No circularity; standard data-driven generative modeling from observed pairs

full rationale

The abstract and method description present a diffusion model that learns high-dimensional prompt embeddings directly from limited noisy-clean image pairs to match and synthesize noise distributions. This is a conventional supervised generative setup with no quoted equations or steps that reduce a claimed prediction back to its own fitted inputs by construction. No self-citation load-bearing uniqueness theorems, ansatz smuggling, or renaming of known results appear in the provided text. Generalization to unseen devices is asserted empirically rather than derived tautologically, leaving the central claim self-contained against external benchmarks.

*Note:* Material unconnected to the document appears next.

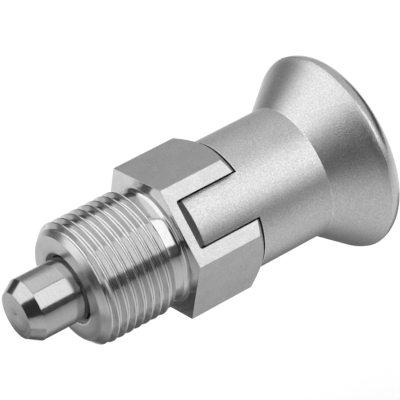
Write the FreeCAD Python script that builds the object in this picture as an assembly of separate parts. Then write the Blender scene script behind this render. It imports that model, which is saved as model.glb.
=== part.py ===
import FreeCAD, Part
import math
import os

# Indexing plunger with a pull grip and a rest position. Millimetres.
# The plunger's axis is X. The origin is the centre of the hexagon's front face,
# which is the face that seats on the plate it is screwed into. The locking pin
# points along -X, the pull grip is at +X, and one flat of the hexagon faces +Z.

# Threaded sleeve
thread_d = 20.0            # M20 fine thread, kept as its outer diameter
thread_front = 15.4        # from the seat to the sleeve's front face
front_chamfer = 1.5        # 45 degree lead-in at the sleeve's front
thread_stop = 2.75         # last full thread, measured from the seat
runout_length = 0.6        # from the last thread down to the neck
neck_depth = 1.1           # neck below the thread's outer diameter
neck_fillet = 0.7          # where the neck meets the seat
mouth_countersink = 0.65   # 45 degree, at the guide bore's mouth

# Hexagon
hex_af = 22.0              # across the flats
hex_length = 12.5
hex_rear_face_d = 21.8     # where the rear chamfer ends
hex_chamfer_angle = 40.0   # from the rear face's plane

# Notches for the grip's tongues, milled in two opposite flats
notch_width = 8.0
notch_front = 1.5          # from the seat to the notch's end wall
notch_corner_r = 0.45
notch_turn = 60.0          # from the top flat, about the axis

# Inside of the sleeve
chamber_step = 0.97        # radial, outside the guide bore; it stops the pin's collar
chamber_wall = 1.2         # left between the chamber and a notch's floor
guide_length = 5.0         # land that guides the locking pin
bush_length = 3.5

# Locking pin
pin_d = 10.0
pin_projection = 9.05      # ahead of the sleeve's front face
tip_chamfer_length = 1.95
tip_chamfer_depth = 1.2
collar_length = 2.5
stem_d = 6.0

# Return spring, closed and ground ends
wire_d = 1.0
total_coils = 6.0
closed_coils = 1.0         # at each end
tip_thickness = 0.65       # of the ground wire at each end

# Pull grip
grip_d = 21.4
grip_length = 13.0         # straight part, up to the flare
flare_angle = 38.0
knob_d = 32.1
crown_r = 3.8              # rounds the flare's top
crown_end_angle = 15.0     # slope of the flare where it meets the rim
rim_r = 3.15               # rounds the rim into the rear face
rim_edge = 2.9             # from the rear face to the rim's front edge
stem_socket = 13.15        # depth of the stem's hole
grip_edge = 0.15           # chamfer on the grip's front edge

# Clearances
running = 0.03             # radial, pin and stem in their guides
collar_gap = 0.1           # radial, collar in the chamber
spring_gap = 0.7           # radial, spring in the chamber
seat_gap = 0.02            # spring to collar, at rest
coil_gap = 0.03            # between two closed coils
tongue_side_gap = 0.275    # each side, in the notch
tongue_floor_gap = 0.2
tongue_front_gap = 1.25    # tongue to the notch's end wall, at rest
grip_gap = 0.35            # grip to the hexagon's rear face, at rest
socket_gap = 0.15          # stem's end to the socket's floor

# Radii and places along the axis that several pieces share
guide_r = pin_d / 2 + running
chamber_r = guide_r + chamber_step
sleeve_face_x = -thread_front
chamber_front_x = sleeve_face_x + guide_length
collar_rear_x = chamber_front_x + collar_length
bush_front_x = hex_length - bush_length
grip_front_x = hex_length + grip_gap
notch_floor = chamber_r + chamber_wall
tongue_floor = notch_floor + tongue_floor_gap
stem_end_x = grip_front_x + stem_socket - socket_gap

X_AXIS = FreeCAD.Vector(1, 0, 0)
ORIGIN = FreeCAD.Vector(0, 0, 0)


def at(x, r):
    """A point of a turned profile, drawn in the XZ plane."""
    return FreeCAD.Vector(x, 0, r)


def turned(outline):
    """Solid of revolution about X. An outline item is a point, or a pair (middle, end) of an arc."""
    edges = []
    here = outline[0]
    for item in outline[1:] + outline[:1]:
        if isinstance(item, tuple):
            edges.append(Part.Arc(here, item[0], item[1]).toShape())
            here = item[1]
        elif (item - here).Length > 1e-6:
            edges.append(Part.makeLine(here, item))
            here = item
    face = Part.Face(Part.Wire(edges))
    return Part.Solid(face.revolve(ORIGIN, X_AXIS, 360).Shells[0])


def cylinder(r, x0, x1):
    return Part.makeCylinder(r, x1 - x0, FreeCAD.Vector(x0, 0, 0), X_AXIS)


def turned_about_axis(shape, angle):
    copy = shape.copy()
    copy.rotate(ORIGIN, X_AXIS, angle)
    return copy


def threaded_part():
    """Sleeve ahead of the hexagon: lead-in, thread's outer cylinder, run-out, neck and fillet."""
    r = thread_d / 2
    neck_r = r - neck_depth
    runout_x = -thread_stop + runout_length
    bend = neck_fillet * (1 - math.sqrt(0.5))
    return turned([
        at(sleeve_face_x, 0),
        at(sleeve_face_x, r - front_chamfer),
        at(sleeve_face_x + front_chamfer, r),
        at(-thread_stop, r),
        at(runout_x, neck_r),
        at(-neck_fillet, neck_r),
        (at(-bend, neck_r + bend), at(0, neck_r + neck_fillet)),
        at(bush_front_x, neck_r + neck_fillet),
        at(bush_front_x, 0),
    ])


def hexagon():
    """Hexagonal prism with a flat at +Z, turned off at the rear corners."""
    corner_r = hex_af / 2 / math.cos(math.radians(30))
    corners = []
    for k in range(7):
        a = math.radians(60 * k)
        corners.append(FreeCAD.Vector(0, corner_r * math.cos(a), corner_r * math.sin(a)))
    prism = Part.Face(Part.makePolygon(corners)).extrude(FreeCAD.Vector(hex_length, 0, 0))
    over = corner_r + 1
    slope = math.tan(math.radians(hex_chamfer_angle))
    cone_x = hex_length - (over - hex_rear_face_d / 2) * slope
    blank = turned([
        at(-1, 0),
        at(-1, over),
        at(cone_x, over),
        at(hex_length, hex_rear_face_d / 2),
        at(hex_length, 0),
    ])
    return prism.common(blank)


def notch():
    """Cutter for one notch, on the +Z side."""
    length = hex_length - notch_front + 1
    corner = FreeCAD.Vector(notch_front, -notch_width / 2, notch_floor)
    block = Part.makeBox(length, notch_width, hex_af, corner)
    uprights = []
    for edge in block.Edges:
        ends = [v.Point for v in edge.Vertexes]
        if all(abs(p.x - notch_front) < 1e-6 for p in ends) and abs(ends[0].z - ends[1].z) > 1:
            uprights.append(edge)
    return block.makeFillet(notch_corner_r, uprights)


def hex_sleeve():
    body = threaded_part().fuse(hexagon())
    mouth_r = guide_r + mouth_countersink
    bore = turned([
        at(sleeve_face_x - 1, 0),
        at(sleeve_face_x - 1, mouth_r + 1),
        at(sleeve_face_x + mouth_countersink, guide_r),
        at(chamber_front_x, guide_r),
        at(chamber_front_x, chamber_r),
        at(hex_length + 1, chamber_r),
        at(hex_length + 1, 0),
    ])
    body = body.cut(bore)
    for side in (0, 180):
        body = body.cut(turned_about_axis(notch(), notch_turn + side))
    return body.removeSplitter()


def guide_bush():
    """Bush pressed into the chamber's rear. It carries the stem and holds the spring in."""
    ring = cylinder(chamber_r, bush_front_x, hex_length)
    return ring.cut(cylinder(stem_d / 2 + running, bush_front_x - 1, hex_length + 1))


def locking_pin():
    """Pin, collar and stem, turned in one piece."""
    r = pin_d / 2
    collar_r = chamber_r - collar_gap
    tip_x = sleeve_face_x - pin_projection
    return turned([
        at(tip_x, 0),
        at(tip_x, r - tip_chamfer_depth),
        at(tip_x + tip_chamfer_length, r),
        at(chamber_front_x, r),
        at(chamber_front_x, collar_r),
        at(collar_rear_x, collar_r),
        at(collar_rear_x, stem_d / 2),
        at(stem_end_x, stem_d / 2),
        at(stem_end_x, 0),
    ])


def spring_path(x0, x1, r):
    """Centre line of the wire: closed coils at both ends, open coils between them."""
    inset = tip_thickness - wire_d / 2
    closed_pitch = wire_d + coil_gap
    steps = 12
    count = int(round(total_coils * steps))
    weights = []
    for i in range(count):
        turn = (i + 0.5) / steps
        from_end = min(turn, total_coils - turn) - closed_coils
        share = min(max(from_end / 0.5, 0.0), 1.0)
        weights.append(share * share * (3 - 2 * share))
    rise = x1 - x0 - 2 * inset - closed_pitch * total_coils
    open_step = rise / sum(weights)
    points = []
    x = x0 + inset
    for i in range(count + 1):
        a = 2 * math.pi * i / steps
        points.append(FreeCAD.Vector(x, r * math.cos(a), r * math.sin(a)))
        if i < count:
            x += closed_pitch / steps + open_step * weights[i]
    return points


def return_spring():
    x0 = collar_rear_x + seat_gap
    x1 = bush_front_x
    r = chamber_r - spring_gap - wire_d / 2
    points = spring_path(x0, x1, r)
    curve = Part.BSplineCurve()
    curve.interpolate(points)
    path = Part.Wire([curve.toShape()])
    section = Part.Circle(points[0], curve.tangent(curve.FirstParameter)[0], wire_d / 2)
    halves = [section.toShape(0, math.pi), section.toShape(math.pi, 2 * math.pi)]
    coil = path.makePipeShell([Part.Wire(halves)], True, True)
    return coil.common(cylinder(chamber_r, x0, x1))


def tongue():
    """One tongue of the grip, on the +Z side. It starts inside the grip so that the two join."""
    front = notch_front + tongue_front_gap
    width = notch_width - 2 * tongue_side_gap
    block = Part.makeBox(
        grip_front_x - front + 1, width, grip_d, FreeCAD.Vector(front, -width / 2, tongue_floor)
    )
    return block.common(cylinder(grip_d / 2, front, grip_front_x + 1))


def pull_grip():
    """Grip, flare and knob turned in one piece, with two milled tongues and a blind socket."""
    flare = math.radians(flare_angle)
    crown_end = math.radians(crown_end_angle)
    mid = (flare + crown_end) / 2
    knob_r = knob_d / 2
    grip_r = grip_d / 2
    rim_lift = rim_r - rim_edge
    edge_r = knob_r - rim_r + math.sqrt(rim_r ** 2 - rim_lift ** 2)
    crown_start_r = edge_r - crown_r * (math.cos(crown_end) - math.cos(flare))
    flare_x = grip_front_x + grip_length
    crown_x = flare_x + (crown_start_r - grip_r) / math.tan(flare)
    edge_x = crown_x + crown_r * (math.sin(flare) - math.sin(crown_end))
    crown_mid = at(
        crown_x + crown_r * (math.sin(flare) - math.sin(mid)),
        crown_start_r + crown_r * (math.cos(mid) - math.cos(flare)),
    )
    rear_x = edge_x + rim_edge
    rim_mid = at(
        rear_x - rim_r * (1 - math.sqrt(0.5)),
        knob_r - rim_r * (1 - math.sqrt(0.5)),
    )
    body = turned([
        at(grip_front_x, 0),
        at(grip_front_x, grip_r - grip_edge),
        at(grip_front_x + grip_edge, grip_r),
        at(flare_x, grip_r),
        at(crown_x, crown_start_r),
        (crown_mid, at(edge_x, edge_r)),
        (rim_mid, at(rear_x, knob_r - rim_r)),
        at(rear_x, 0),
    ])
    for side in (0, 180):
        body = body.fuse(turned_about_axis(tongue(), notch_turn + side))
    socket = cylinder(stem_d / 2, grip_front_x - 1, grip_front_x + stem_socket)
    return body.cut(socket).removeSplitter()


NODES = {
    "hex_sleeve": hex_sleeve,
    "guide_bush": guide_bush,
    "return_spring": return_spring,
    "locking_pin": locking_pin,
    "pull_grip": pull_grip,
}

os.makedirs("parts", exist_ok=True)
for name, make in NODES.items():
    shape = make()
    if shape.ShapeType == "Compound" and len(shape.Solids) == 1:
        shape = shape.Solids[0]
    shape.exportStep(os.path.join("parts", name + ".step"))
    box = shape.BoundBox
    print(
        name, shape.ShapeType, len(shape.Solids), shape.isValid(), round(shape.Volume, 1),
        [round(v, 3) for v in (box.XMin, box.XMax, box.YMin, box.YMax, box.ZMin, box.ZMax)],
    )
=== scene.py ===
import math

import bmesh
import bpy
from mathutils import Matrix, Vector


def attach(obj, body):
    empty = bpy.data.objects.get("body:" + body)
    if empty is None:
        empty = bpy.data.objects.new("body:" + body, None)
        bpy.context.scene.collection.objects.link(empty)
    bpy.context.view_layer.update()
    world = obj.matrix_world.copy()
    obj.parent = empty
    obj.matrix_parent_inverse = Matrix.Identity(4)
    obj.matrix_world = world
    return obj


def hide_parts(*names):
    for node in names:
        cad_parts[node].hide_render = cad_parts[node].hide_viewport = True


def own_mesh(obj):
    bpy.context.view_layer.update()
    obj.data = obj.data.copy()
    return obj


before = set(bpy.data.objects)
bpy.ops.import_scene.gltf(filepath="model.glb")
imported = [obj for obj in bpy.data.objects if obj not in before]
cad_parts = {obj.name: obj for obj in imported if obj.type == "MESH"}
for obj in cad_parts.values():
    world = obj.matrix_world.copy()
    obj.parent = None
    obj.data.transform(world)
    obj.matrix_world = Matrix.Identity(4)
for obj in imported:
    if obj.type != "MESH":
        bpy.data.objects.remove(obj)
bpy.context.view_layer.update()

# Threaded sleeve with its hexagon.
# Stainless steel bar, turned and threaded at the front and milled to a hexagon behind, with two
# notches milled in opposite flats. It is screwed into the plate that it indexes.
MM = 0.001


def softened(outline, steps=4):
    """Outline of (x, r, radius) corners in mm as points, with each corner rounded by its radius."""
    points = []
    for i, (x, r, radius) in enumerate(outline):
        here = Vector((x, r))
        if not radius:
            points.append(here)
            continue
        back = (Vector(outline[i - 1][:2]) - here).normalized()
        ahead = (Vector(outline[(i + 1) % len(outline)][:2]) - here).normalized()
        half = back.angle(ahead) / 2
        centre = here + (back + ahead).normalized() * radius / math.sin(half)
        start = here + back * radius / math.tan(half) - centre
        end = here + ahead * radius / math.tan(half) - centre
        turn = start.angle_signed(end)
        for k in range(steps + 1):
            points.append(centre + Matrix.Rotation(-turn * k / steps, 2) @ start)
    return points


def new_piece(name, mesh_maker):
    """Object whose mesh is filled in by mesh_maker(bm), with its faces turned outwards."""
    bm = bmesh.new()
    mesh_maker(bm)
    bmesh.ops.recalc_face_normals(bm, faces=bm.faces)
    mesh = bpy.data.meshes.new(name)
    bm.to_mesh(mesh)
    bm.free()
    piece = bpy.data.objects.new(name, mesh)
    bpy.context.scene.collection.objects.link(piece)
    return piece


def turned(name, outline, around=192):
    """Piece turned about X from a closed outline of (x, r) points in mm."""

    def fill(bm):
        rings = []
        for x, r in outline:
            if r < 1e-6:
                rings.append([bm.verts.new((x * MM, 0, 0))])
                continue
            ring = []
            for k in range(around):
                a = 2 * math.pi * k / around
                ring.append(bm.verts.new((x * MM, r * MM * math.cos(a), r * MM * math.sin(a))))
            rings.append(ring)
        for i, ring in enumerate(rings):
            last = rings[i - 1]
            if len(ring) == len(last) == 1:
                continue
            for k in range(around):
                n = (k + 1) % around
                corners = [last[k % len(last)], last[n % len(last)], ring[n % len(ring)], ring[k % len(ring)]]
                bm.faces.new(list(dict.fromkeys(corners)))

    return new_piece(name, fill)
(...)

Axiom & Free-Parameter Ledger

1 free parameters · 1 axioms · 1 invented entities

The approach rests on standard assumptions in diffusion modeling and prompt learning for generative tasks. Numerous learned parameters are expected in the neural network components, but specific free parameters are not detailed in the abstract.

free parameters (1)
  • prompt feature dimensionality
    High-dimensional prompt features are learned to capture noise characteristics; the exact dimension and related hyperparameters are fitted during training.
axioms (1)
  • domain assumption Diffusion processes can model the distribution of real sRGB noise when conditioned on learned prompts
    The framework builds the generation process on diffusion models conditioned via prompts.
invented entities (1)
  • Prompt-Driven Noise Generation (PNG) framework no independent evidence
    purpose: To synthesize realistic noisy images without camera metadata by learning prompt features
    New model introduced to address limitations of metadata-dependent methods.